A study of surface diffusion of ternary (Cu‐Ag‐Zr) adatoms clusters for applications in thin film formation

This study presents the diffusion of heterogeneous ternary (Cu‐Ag‐Zr) adatoms clusters on Ag(111) using molecular dynamics techniques which could be important for the surface phenomena's and helpful for the ternary cluster's growth and formation of ternary alloy‐based thin films. The mechanism of nanoscale surface diffusion is investigated for 1Cu‐1Ag‐1Zr, 2Cu‐2Ag‐2Zr, 3Cu‐3Ag‐3Zr, and 4Cu‐4Ag‐4Zr clusters at temperatures 300, 500, and 700 K. The diffusion mechanism displays that the diffusion of trimer cluster exhibits hopping, sliding, and shearing at 300 K, whereas for hexamer, nonamer, and decamer, the diffusion rate is low; however, breathing, anchoring, and concentrated motion dominates. At 500 K, trimer and hexamer show the process of atomic exchange; however, the atomic exchange is not observed in the case of nonamer and decamer diffusion. The atomic exchange mechanism of Cu and Zr adatoms dominates at 700 K for all size clusters, except Ag adatoms, where Zr adatoms show a relatively more tendency. Separation and rejoining of the one and two adatoms (likely Zr adatom) are also witnessed at high temperature. The pop‐up of Ag adatoms also occurs in very short intervals over the remaining adatoms of clusters.
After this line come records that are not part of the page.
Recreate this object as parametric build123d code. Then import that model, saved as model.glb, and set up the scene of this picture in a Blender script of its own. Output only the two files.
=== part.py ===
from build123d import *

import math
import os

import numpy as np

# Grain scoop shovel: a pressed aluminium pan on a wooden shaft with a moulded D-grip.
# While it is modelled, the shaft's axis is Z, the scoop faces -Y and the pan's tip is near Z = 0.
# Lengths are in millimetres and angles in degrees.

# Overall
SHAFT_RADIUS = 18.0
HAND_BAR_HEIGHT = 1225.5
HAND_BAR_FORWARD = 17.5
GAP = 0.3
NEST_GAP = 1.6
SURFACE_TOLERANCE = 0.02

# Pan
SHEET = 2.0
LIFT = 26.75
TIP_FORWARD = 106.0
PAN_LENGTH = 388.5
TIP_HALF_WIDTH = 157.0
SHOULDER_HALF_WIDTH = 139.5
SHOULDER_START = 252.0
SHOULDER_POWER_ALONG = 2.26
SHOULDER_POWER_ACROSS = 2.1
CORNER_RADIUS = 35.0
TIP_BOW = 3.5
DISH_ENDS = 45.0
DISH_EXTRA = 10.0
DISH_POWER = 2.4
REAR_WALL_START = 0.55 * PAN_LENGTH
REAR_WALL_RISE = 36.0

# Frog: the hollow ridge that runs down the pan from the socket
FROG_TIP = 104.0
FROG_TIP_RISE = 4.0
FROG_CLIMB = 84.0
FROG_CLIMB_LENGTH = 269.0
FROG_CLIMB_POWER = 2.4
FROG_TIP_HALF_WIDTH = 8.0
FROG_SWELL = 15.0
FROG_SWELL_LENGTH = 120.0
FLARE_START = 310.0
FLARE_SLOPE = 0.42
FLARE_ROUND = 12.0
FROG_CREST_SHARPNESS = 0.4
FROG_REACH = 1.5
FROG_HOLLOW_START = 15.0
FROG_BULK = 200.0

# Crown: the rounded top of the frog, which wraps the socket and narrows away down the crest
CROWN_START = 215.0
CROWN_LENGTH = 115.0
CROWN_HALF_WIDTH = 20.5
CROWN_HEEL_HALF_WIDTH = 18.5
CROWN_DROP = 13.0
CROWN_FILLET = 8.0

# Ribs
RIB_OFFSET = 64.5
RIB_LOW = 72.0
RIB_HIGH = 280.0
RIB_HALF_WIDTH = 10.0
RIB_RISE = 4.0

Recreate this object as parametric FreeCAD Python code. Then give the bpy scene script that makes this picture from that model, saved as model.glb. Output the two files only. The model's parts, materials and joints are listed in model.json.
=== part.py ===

Interestingly, during trimer diffusion, the adsorption of the Zr‐ or Cu‐adatom among the trimer cluster into the substitutional site is found. At 700 K, vacancy generation, filling of vacancies, and migration of vacancy, in the neighborhood of the adatoms cluster, also observed. Moreover, the rate of diffusion decreases with the size increase of the clusters and increases with the increase in temperature.